Still, the general approach of the automaker, whose North American headquarters is in Auburn Hills, with suppliers remains hard-line and the mantra is reducing prices.

“So, we continue to work with the supplier base again to get that cost out,” Stewart said. “Consumers can only take a certain level before things become unaffordable. The end customer is who is in mind … because that’s how we all live across our ecosystem.”

While financial pressure has yet to ease up, suppliers still see the light at the end of the tunnel, said Luke Junk, a Milwaukee-based senior analyst of vehicle technology and mobility at global financial advisory firm Baird.

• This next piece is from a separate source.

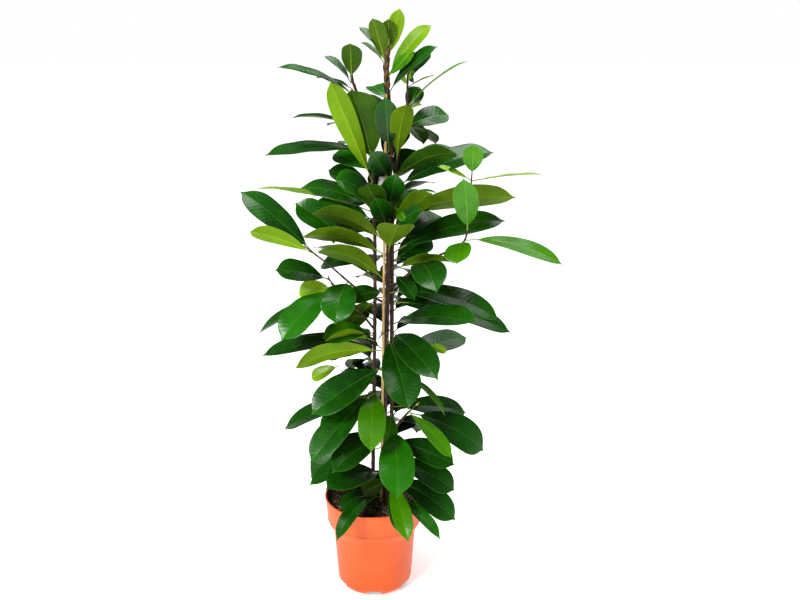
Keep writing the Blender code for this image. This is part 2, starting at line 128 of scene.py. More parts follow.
# Leaves of the frame: stem, height of the node on it, tip (x, y, height), full width, the way the
# upper face looks, how far the midrib arches towards that face, tone, and tint from dark to fresh.
LEAVES = (
    ("main", 915, (55, 10, 1003), 26, (0.1, 1.0, 0.2), 4, "lime", 0.7),
    ("main", 903, (5, -15, 986), 30, (0.3, 0.9, 0.3), 3, "young", 0.35),
    ("main", 880, (112, -10, 975), 30, (-0.3, -0.7, 0.7), 6, "lime", 0.1),
    ("main", 850, (122, -25, 938), 34, (-0.5, -0.45, 0.7), 10, "mature", 0.4),
    ("left", 838, (-175, 10, 900), 30, (-0.3, -0.15, 1.0), 14, "mature", 0.4),
    ("left", 680, (-70, -92, 880), 37, (-0.3, 0.85, 0.35), 10, "lime", 0.6),
    ("left", 712, (-34, -44, 862), 66, (0.15, 0.95, 0.3), 5, "mature", 0.45),
    ("right", 722, (66, -78, 838), 36, (0.0, 0.9, 0.3), 10, "young", 0.7),
    ("right", 826, (180, -10, 911), 26, (-0.45, 0.0, 0.9), 8, "young", 0.8),
    ("right", 785, (150, 40, 807), 44, (0.0, -0.7, 0.7), 10, "mature", 0.5),
    ("left", 740, (-200, -30, 740), 44, (0.0, -0.3, 0.95), 12, "mature", 0.35),
    ("left", 640, (-62, -60, 698), 44, (-0.2, -0.75, 0.6), 16, "mature", 0.35),
    ("left", 630, (-145, 60, 663), 44, (0.0, -0.6, 0.8), 18, "mature", 0.6),
    ("left_branch", 546, (-256, 12, 664), 46, (0.3, -0.85, 0.45), 10, "mature", 0.5),
    ("left_branch", 545, (-226, -95, 608), 32, (0.2, 0.9, 0.3), 10, "lime", 0.7),
    ("main", 560, (-111, -70, 638), 46, (0.25, 0.85, 0.45), 20, "young", 0.45),
    ("main", 535, (-127, -95, 598), 46, (0.25, 0.85, 0.45), 20, "young", 0.6),
    ("main", 480, (-100, -90, 570), 50, (0.3, 0.85, 0.4), 22, "young", 0.5),
    ("left_twig", 484, (-190, -20, 513), 46, (0.0, -0.55, 0.85), 8, "mature", 0.35),
    ("left_branch", 487, (-68, -110, 431), 58, (-0.1, -0.8, 0.5), 18, "mature", 0.7),
    # this leaf's tint of 1.0 also paints in the glossy sheen it shows: painted sheen
    ("left_twig", 466, (-176, -80, 388), 58, (-0.3, -0.7, 0.65), 14, "mature", 1.0),
    ("left", 366, (-222, -40, 342), 44, (0.0, -0.4, 0.9), 8, "mature", 0.3),
    ("main", 335, (-151, -90, 334), 42, (0.0, 0.95, 0.35), 24, "lime", 0.55),
    ("main", 302, (-121, -90, 237), 62, (-0.25, -0.7, 0.65), 15, "mature", 0.5),
    ("main", 366, (72, -150, 274), 62, (0.0, -0.8, 0.6), 14, "mature", 0.45),
    ("right", 388, (198, -140, 445), 58, (0.0, -0.55, 0.85), 18, "mature", 0.4),
    ("right", 368, (126, -165, 340), 54, (-0.15, -0.7, 0.7), 22, "mature", 0.35),
    ("right", 300, (200, 110, 330), 52, (0.0, -0.5, 0.85), 16, "mature", 0.3),
    ("main", 459, (251, -60, 423), 50, (0.0, -0.45, 0.9), 28, "mature", 0.3),
    ("right", 436, (287, 40, 364), 46, (0.0, -0.45, 0.9), 16, "mature", 0.4),
    ("right_branch", 512, (122, -150, 507), 56, (0.0, -0.6, 0.8), 24, "mature", 0.4),
    ("right_branch", 572, (368, -60, 535), 36, (0.1, -0.55, 0.8), 18, "young", 0.7),
    ("right_branch", 592, (173, -60, 699), 42, (0.0, -1.0, 0.15), 8, "young", 0.6),
    ("right_branch", 688, (331, -20, 701), 30, (0.0, 0.15, 1.0), 4, "lime", 0.7),
    ("right", 668, (237, 20, 740), 60, (0.0, -0.55, 0.85), 18, "mature", 0.4),
    ("main", 683, (160, -90, 752), 46, (0.0, 0.6, 0.8), 20, "mature", 0.15),
    ("main", 545, (55, -150, 632), 58, (0.0, 0.5, 0.85), 8, "young", 0.6),
    ("right", 612, (283, 20, 650), 52, (0.0, 0.85, 0.5), 20, "young", 0.7),
    ("right", 538, (265, 30, 602), 58, (0.0, -0.5, 0.85), 22, "mature", 0.35),
    ("left", 242, (-124, -110, 141), 52, (-0.3, -0.75, 0.5), 20, "mature", 0.6),
    ("left", 241, (-1, -150, 184), 48, (0.0, -0.75, 0.6), 22, "young", 0.8),
    ("main", 58, (-91, -130, 94), 60, (-0.1, -0.5, 0.85), 16, "mature", 0.3),
    ("low", 174, (50, -172, 98), 62, (0.0, -0.8, 0.6), 22, "mature", 1.1),
    ("low", 60, (170, -70, -10), 50, (0.1, -0.6, 0.8), 20, "mature", 0.25),
    ("low", 212, (229, -30, 128), 62, (0.15, -0.6, 0.8), 22, "mature", 0.3),
    ("main", 790, (-40, 150, 830), 46, (0.0, -0.3, 0.95), 14, "mature", 0.4),
    ("right", 590, (70, 190, 640), 54, (0.0, -0.3, 0.95), 20, "mature", 0.4),
    ("left", 480, (-130, 150, 520), 54, (0.2, -0.2, 0.95), 18, "mature", 0.4),
    ("right", 430, (150, 170, 420), 56, (0.0, 0.3, 0.95), 22, "mature", 0.4),
    ("left", 300, (-75, 185, 290), 58, (0.0, 0.3, 0.95), 22, "mature", 0.4),
    ("main", 200, (60, 190, 150), 58, (0.0, 0.4, 0.9), 22, "mature", 0.4),
)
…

Junk said steel, aluminum and other commodity prices are expected to normalize eventually, as are freight and logistic snarls. That will lead to the more predictable production cadence the automotive industry thrives on.

“There’s definitely going to be relief going forward,” Junk said.

Until that happens, though, suppliers will have to keep fighting for price increases to protect their business and investors while automakers do the same for theirs by pushing for price downs.

Wybo said he would expect to see at least a handful of major supplier bankruptcies or restructurings by the end of the year. Rapidly rising interest rates and the fear of a global recession are also cause for worry.

“Once we get through the pent-up demand, we have a longer-term issue with demand for vehicles,” Wybo added.